Start of Material

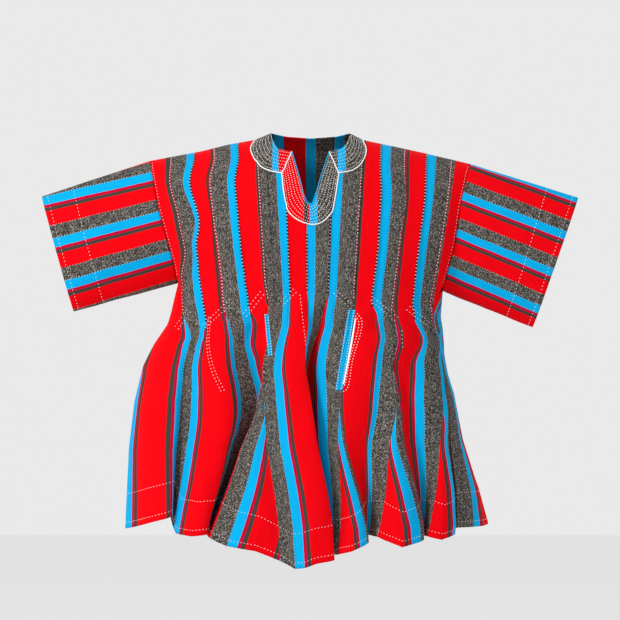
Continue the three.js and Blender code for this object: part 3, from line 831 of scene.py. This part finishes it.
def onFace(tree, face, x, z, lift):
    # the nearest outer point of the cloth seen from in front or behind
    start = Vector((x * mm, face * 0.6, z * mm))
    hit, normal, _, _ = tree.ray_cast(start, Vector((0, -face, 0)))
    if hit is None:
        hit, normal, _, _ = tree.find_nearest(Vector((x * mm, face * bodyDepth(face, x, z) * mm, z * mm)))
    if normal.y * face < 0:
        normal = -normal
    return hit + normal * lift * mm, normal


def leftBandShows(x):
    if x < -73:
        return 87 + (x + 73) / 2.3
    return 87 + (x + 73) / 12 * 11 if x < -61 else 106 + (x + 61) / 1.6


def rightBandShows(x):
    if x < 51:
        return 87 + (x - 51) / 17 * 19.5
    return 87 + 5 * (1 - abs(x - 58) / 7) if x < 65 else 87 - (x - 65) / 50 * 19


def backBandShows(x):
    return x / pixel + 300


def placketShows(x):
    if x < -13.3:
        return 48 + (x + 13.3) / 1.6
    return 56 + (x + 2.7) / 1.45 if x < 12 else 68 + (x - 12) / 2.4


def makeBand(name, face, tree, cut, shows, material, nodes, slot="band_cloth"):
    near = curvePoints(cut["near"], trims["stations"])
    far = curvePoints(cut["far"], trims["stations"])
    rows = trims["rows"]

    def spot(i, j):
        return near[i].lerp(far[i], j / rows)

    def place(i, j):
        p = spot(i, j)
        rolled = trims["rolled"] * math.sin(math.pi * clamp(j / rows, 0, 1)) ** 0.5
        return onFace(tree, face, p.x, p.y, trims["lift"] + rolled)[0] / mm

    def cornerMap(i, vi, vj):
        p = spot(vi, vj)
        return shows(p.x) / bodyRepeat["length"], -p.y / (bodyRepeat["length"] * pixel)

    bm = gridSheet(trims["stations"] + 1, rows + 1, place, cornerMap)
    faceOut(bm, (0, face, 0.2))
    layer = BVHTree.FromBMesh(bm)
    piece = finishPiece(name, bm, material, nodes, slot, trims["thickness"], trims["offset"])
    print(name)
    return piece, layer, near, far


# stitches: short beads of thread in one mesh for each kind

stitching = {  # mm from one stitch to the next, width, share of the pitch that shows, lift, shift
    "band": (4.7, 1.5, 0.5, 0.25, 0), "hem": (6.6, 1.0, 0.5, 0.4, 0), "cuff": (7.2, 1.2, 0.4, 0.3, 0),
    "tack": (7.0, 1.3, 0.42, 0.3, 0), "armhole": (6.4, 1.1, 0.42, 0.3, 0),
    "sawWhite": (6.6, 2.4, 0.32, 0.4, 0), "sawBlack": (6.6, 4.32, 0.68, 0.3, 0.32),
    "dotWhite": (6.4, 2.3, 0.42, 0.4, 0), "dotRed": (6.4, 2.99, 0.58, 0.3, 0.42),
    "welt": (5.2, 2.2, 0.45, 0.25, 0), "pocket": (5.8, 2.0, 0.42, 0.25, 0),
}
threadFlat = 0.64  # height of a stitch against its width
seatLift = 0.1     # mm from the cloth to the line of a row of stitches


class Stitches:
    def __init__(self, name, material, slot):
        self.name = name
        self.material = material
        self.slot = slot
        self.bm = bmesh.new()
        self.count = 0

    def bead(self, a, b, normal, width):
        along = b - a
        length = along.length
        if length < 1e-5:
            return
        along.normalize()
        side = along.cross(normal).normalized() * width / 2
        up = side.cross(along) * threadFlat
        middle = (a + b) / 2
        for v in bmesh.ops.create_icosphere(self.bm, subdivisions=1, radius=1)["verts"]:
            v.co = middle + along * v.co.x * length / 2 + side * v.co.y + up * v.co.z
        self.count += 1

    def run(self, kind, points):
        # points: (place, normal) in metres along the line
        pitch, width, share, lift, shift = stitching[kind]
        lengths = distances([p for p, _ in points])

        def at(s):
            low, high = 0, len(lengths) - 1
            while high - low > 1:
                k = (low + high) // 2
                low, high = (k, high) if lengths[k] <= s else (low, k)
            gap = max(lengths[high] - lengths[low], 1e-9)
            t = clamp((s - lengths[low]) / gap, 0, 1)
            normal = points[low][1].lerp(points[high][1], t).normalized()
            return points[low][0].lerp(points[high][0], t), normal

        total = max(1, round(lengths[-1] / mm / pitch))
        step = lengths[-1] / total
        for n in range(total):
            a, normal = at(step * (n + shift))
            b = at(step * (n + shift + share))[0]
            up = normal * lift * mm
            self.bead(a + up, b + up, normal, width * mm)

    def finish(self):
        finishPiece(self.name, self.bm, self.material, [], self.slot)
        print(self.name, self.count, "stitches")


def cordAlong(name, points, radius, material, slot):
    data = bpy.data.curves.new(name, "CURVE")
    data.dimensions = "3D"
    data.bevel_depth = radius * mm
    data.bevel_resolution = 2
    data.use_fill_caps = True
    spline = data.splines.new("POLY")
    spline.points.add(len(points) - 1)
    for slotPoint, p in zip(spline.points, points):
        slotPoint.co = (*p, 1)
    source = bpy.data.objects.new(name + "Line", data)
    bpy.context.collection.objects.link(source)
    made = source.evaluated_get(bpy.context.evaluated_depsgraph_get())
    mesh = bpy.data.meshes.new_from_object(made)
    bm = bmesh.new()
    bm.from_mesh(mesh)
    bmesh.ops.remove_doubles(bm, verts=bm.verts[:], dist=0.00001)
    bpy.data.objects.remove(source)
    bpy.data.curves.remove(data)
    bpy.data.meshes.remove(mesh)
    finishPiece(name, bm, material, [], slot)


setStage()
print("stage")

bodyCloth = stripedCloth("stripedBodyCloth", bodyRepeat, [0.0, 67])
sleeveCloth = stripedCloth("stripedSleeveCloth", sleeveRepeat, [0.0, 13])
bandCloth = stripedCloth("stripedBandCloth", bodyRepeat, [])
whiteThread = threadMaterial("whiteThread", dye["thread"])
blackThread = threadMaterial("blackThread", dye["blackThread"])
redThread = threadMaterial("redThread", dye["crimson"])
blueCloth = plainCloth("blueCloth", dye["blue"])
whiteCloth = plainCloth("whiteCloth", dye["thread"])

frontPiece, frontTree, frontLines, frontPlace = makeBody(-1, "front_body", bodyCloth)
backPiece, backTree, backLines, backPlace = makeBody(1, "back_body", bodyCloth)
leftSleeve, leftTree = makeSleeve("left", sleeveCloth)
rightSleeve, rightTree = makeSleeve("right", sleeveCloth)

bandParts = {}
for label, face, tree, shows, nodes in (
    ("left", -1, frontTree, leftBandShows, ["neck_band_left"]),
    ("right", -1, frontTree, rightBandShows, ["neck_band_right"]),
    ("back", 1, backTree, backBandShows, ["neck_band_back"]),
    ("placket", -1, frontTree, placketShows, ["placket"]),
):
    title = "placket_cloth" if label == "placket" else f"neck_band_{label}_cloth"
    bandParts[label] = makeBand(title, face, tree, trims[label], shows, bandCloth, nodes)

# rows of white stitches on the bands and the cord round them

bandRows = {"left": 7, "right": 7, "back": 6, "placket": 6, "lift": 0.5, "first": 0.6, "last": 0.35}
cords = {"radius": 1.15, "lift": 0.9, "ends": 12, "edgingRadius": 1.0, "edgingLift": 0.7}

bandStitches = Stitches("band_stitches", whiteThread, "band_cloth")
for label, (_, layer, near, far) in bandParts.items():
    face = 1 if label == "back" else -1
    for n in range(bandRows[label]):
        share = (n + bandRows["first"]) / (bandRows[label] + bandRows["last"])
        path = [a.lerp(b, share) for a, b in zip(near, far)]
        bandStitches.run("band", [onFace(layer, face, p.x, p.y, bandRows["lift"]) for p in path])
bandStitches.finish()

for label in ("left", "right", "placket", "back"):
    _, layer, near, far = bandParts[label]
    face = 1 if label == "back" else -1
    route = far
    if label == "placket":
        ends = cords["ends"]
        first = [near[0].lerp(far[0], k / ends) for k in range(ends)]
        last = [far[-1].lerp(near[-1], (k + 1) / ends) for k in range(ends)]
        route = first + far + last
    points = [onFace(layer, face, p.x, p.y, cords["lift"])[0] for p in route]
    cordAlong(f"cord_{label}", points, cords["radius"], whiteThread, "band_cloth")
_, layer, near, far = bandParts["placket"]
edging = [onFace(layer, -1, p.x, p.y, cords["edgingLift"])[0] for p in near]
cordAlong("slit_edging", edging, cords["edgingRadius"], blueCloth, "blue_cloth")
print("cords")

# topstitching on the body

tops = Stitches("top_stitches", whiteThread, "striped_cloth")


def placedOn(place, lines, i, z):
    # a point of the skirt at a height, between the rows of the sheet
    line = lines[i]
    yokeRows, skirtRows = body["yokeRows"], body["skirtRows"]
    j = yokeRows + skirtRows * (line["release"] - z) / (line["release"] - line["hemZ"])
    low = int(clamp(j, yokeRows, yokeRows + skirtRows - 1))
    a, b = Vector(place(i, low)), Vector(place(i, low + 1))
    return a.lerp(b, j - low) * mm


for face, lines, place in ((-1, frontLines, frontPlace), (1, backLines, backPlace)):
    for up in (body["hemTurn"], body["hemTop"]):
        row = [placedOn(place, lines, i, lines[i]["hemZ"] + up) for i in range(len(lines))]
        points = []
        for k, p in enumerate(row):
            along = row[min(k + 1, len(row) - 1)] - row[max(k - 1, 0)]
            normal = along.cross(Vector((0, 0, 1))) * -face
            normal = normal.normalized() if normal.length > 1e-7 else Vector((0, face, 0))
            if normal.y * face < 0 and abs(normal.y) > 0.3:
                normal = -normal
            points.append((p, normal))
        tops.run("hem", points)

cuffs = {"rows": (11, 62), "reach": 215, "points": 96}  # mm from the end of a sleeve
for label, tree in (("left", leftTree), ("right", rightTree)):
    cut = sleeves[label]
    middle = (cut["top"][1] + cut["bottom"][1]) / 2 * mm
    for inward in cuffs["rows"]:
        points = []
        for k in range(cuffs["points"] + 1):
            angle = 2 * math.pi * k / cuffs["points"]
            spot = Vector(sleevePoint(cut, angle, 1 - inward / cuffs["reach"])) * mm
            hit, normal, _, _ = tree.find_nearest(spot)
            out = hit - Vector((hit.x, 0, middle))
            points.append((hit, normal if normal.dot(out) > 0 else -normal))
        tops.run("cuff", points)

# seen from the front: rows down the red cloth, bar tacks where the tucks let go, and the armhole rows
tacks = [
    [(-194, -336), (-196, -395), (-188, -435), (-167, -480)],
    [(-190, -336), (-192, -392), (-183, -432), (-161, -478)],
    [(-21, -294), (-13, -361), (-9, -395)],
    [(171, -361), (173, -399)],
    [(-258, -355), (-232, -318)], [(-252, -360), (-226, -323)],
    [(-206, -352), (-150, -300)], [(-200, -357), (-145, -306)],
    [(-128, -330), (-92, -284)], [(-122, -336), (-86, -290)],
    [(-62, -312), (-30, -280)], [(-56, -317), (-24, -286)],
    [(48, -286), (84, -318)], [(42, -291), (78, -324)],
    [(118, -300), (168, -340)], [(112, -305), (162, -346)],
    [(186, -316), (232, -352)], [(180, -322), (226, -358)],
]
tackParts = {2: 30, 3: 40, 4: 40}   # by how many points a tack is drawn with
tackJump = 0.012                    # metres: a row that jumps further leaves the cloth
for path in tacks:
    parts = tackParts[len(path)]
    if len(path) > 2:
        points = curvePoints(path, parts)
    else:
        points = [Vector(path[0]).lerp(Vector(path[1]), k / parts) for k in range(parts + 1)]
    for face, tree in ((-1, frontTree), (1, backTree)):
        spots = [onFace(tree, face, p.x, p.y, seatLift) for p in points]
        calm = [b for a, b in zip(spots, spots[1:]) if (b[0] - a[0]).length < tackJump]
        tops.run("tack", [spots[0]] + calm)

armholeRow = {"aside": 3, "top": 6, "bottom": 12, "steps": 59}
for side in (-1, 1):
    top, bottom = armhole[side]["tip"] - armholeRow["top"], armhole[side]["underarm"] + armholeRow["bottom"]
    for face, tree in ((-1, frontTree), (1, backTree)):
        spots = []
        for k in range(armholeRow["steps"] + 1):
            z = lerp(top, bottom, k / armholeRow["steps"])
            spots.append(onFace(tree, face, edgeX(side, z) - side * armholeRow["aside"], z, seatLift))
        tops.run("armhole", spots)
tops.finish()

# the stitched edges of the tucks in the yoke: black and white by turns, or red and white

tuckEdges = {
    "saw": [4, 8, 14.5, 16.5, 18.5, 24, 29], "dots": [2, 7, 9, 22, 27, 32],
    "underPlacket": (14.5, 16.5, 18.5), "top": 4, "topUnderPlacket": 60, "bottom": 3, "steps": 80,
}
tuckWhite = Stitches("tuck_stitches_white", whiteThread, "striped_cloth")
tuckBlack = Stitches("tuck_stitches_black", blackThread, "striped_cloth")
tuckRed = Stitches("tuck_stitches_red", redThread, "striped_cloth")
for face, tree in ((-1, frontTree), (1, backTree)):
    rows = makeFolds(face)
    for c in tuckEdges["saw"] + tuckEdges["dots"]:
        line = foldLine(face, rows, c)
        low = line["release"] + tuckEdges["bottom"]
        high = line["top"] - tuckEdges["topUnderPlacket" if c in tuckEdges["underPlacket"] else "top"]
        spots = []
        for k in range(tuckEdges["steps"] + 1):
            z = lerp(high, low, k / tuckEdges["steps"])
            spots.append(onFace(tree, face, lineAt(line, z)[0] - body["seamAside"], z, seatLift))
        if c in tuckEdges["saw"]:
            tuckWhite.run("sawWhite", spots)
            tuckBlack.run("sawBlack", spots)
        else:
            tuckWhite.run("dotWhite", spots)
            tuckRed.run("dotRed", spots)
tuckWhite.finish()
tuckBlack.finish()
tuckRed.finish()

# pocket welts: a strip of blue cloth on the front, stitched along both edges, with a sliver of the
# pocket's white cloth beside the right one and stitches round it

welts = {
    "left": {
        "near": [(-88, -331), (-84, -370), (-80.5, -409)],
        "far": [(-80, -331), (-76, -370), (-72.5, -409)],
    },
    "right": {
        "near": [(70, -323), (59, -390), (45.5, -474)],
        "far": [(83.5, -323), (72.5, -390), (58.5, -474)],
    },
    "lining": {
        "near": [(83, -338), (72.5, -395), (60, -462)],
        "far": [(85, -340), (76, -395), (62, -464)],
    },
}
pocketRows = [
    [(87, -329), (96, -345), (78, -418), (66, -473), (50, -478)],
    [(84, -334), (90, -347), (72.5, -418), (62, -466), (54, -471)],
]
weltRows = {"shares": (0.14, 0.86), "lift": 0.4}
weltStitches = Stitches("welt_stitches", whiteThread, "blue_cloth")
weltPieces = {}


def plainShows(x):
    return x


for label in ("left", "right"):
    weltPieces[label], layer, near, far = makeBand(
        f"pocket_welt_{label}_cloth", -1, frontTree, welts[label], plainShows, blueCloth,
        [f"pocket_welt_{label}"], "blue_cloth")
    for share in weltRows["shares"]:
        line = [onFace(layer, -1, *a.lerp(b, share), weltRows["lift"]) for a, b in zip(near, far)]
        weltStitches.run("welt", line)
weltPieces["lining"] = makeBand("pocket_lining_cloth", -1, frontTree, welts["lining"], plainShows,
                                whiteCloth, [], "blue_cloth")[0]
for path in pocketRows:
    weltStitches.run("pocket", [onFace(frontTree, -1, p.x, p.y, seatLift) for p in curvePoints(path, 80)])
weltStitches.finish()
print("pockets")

End of Material

== Instruction ==
Exactly repeat the lines above, from the opening line through the one with "return 56 +", and include nothing else.

== Task solution ==
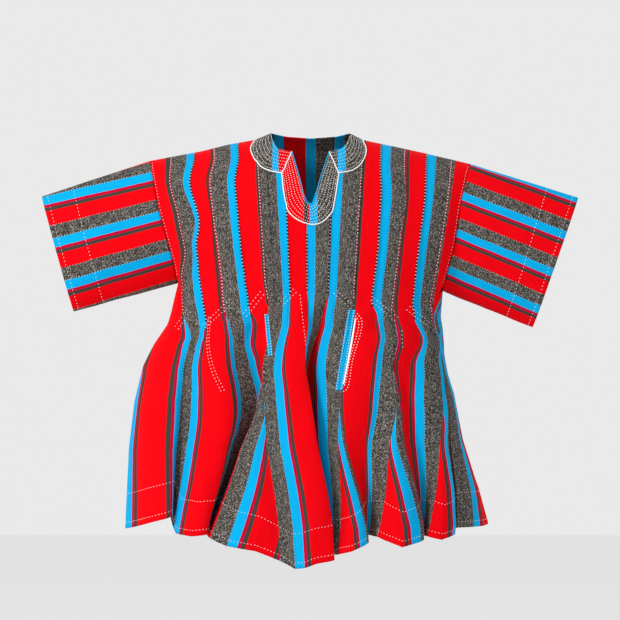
Continue the three.js and Blender code for this object: part 3, from line 831 of scene.py. This part finishes it.
def onFace(tree, face, x, z, lift):
    # the nearest outer point of the cloth seen from in front or behind
    start = Vector((x * mm, face * 0.6, z * mm))
    hit, normal, _, _ = tree.ray_cast(start, Vector((0, -face, 0)))
    if hit is None:
        hit, normal, _, _ = tree.find_nearest(Vector((x * mm, face * bodyDepth(face, x, z) * mm, z * mm)))
    if normal.y * face < 0:
        normal = -normal
    return hit + normal * lift * mm, normal


def leftBandShows(x):
    if x < -73:
        return 87 + (x + 73) / 2.3
    return 87 + (x + 73) / 12 * 11 if x < -61 else 106 + (x + 61) / 1.6


def rightBandShows(x):
    if x < 51:
        return 87 + (x - 51) / 17 * 19.5
    return 87 + 5 * (1 - abs(x - 58) / 7) if x < 65 else 87 - (x - 65) / 50 * 19


def backBandShows(x):
    return x / pixel + 300


def placketShows(x):
    if x < -13.3:
        return 48 + (x + 13.3) / 1.6
    return 56 + (x + 2.7) / 1.45 if x < 12 else 68 + (x - 12) / 2.4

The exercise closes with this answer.